A popular resort of club men for dining parties and over Sunday is the pleasant clubhouse of the Larchmont Yacht Club, which, situated in a grove within a stone's throw of the water, combines the charms of the country and the shore. It is whispered that the members of the New York Yacht Club miss their old Summer quarters at Tompkinsville, Staten Island, as a dining resort on warm evenings, and that the American Steam Yacht Club is determined that another season shall not roll by without having the much talked of clubhouse on the Sound, about Mamaroneck or Sand's Point. One of the pleasantest Summer clubs is that of the Greenwood Lake Association, a piscatorial club of renown and years. An ideal villa clubhouse rises from the water's edge on a grassy embankment, and affords the occupants city comforts, even to gas. Nothing but healthful breezes and good cheer can reach one in such a retreat, albeit the locomotive puffs opposite on the other shore, anxious to speed away to the bustling city. There has been a good attendance all through the season at the Bloomingdale Club, whose streams offer so much temptation to the augler, whose spacious forests abound with game. There are several other Summer clubs, but those that we have mentioned are frequented by city club men almost, we may say exclusively that is all the members belong to local clubs. It may be proper to mention en passant the several dining clubs that have been formed by coteries in the Manhattan, Union, and New York Clubs at one of the Coney Island hotels for the personal convenience of the subscribers when they go there. One of these Coney Island clubs, the Sea Beach is entirely a Summer club, organized for dining purposes, and consisting chiefly of members of the Produce Exchange. It may be proper also to add in this connection that the rooms of the Coney Island Jockey Club, which largely draws its membership from the Union, the New York, the Athletic, the Knickerbocker and the Lotos, are crowded by city men for dinner after the races, but little frequented at other times.

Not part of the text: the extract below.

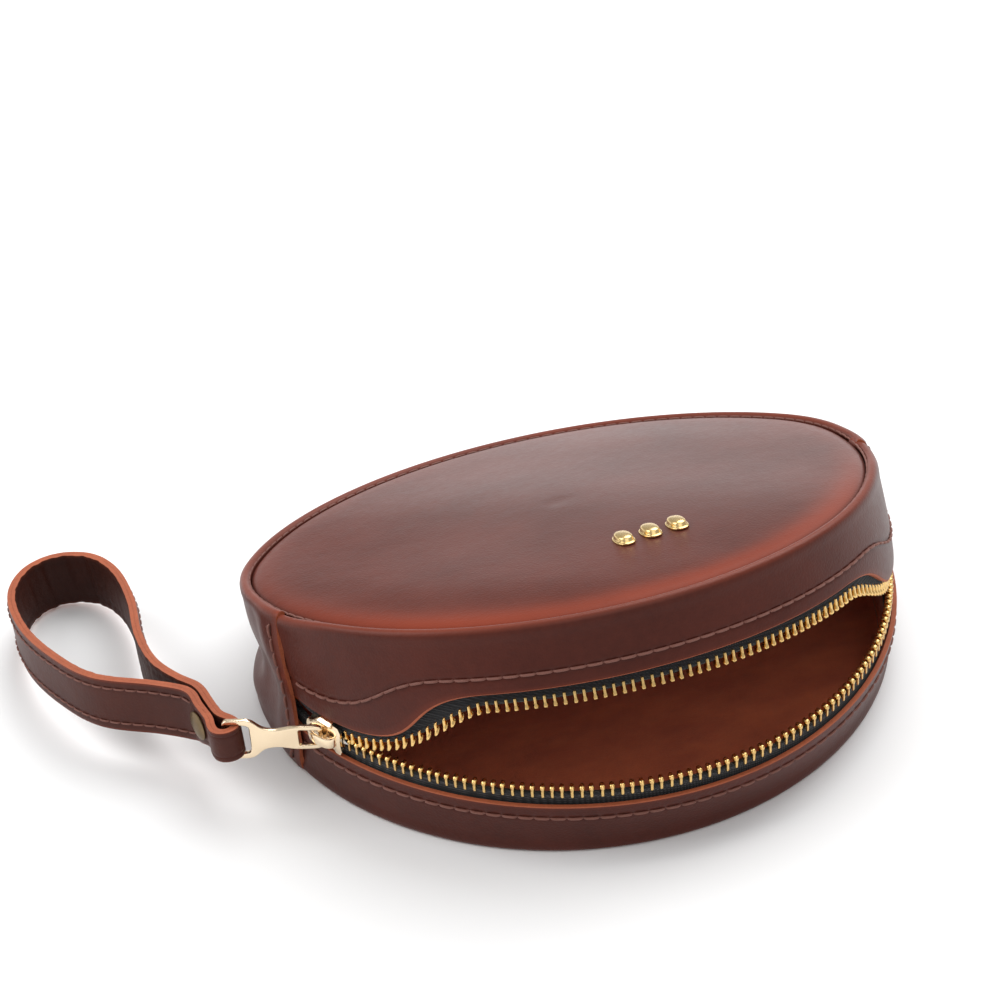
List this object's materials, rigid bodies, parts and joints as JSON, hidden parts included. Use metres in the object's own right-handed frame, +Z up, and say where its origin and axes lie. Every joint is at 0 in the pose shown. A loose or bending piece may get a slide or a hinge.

The Summer clubs are a peculiarly American institution, and the convenience they are proving to their members, especially to the temporarily detached or liberated family man, will undoubtedly insure their success and popularity. It is contemplated to keep the Tuxedo open through the Winter, while the fires on the spacious hearthstone at the Bloomingdale draw crowds when the bear is abroad and the snow furnishes tracks that are not to be seen in the bloom of the Summer.
The Union Club is renovating its spacious reading room on the first floor. The Lotos has redecorated its billiard and dining rooms. The Manhattan Club contemplates adding a portrait of the late Gov. Seymour to its historic collection of deceased Democratic statesmen. The University has abandoned, for this year at least, all idea of removing to the avenue, providing they are able to get rid of their lease.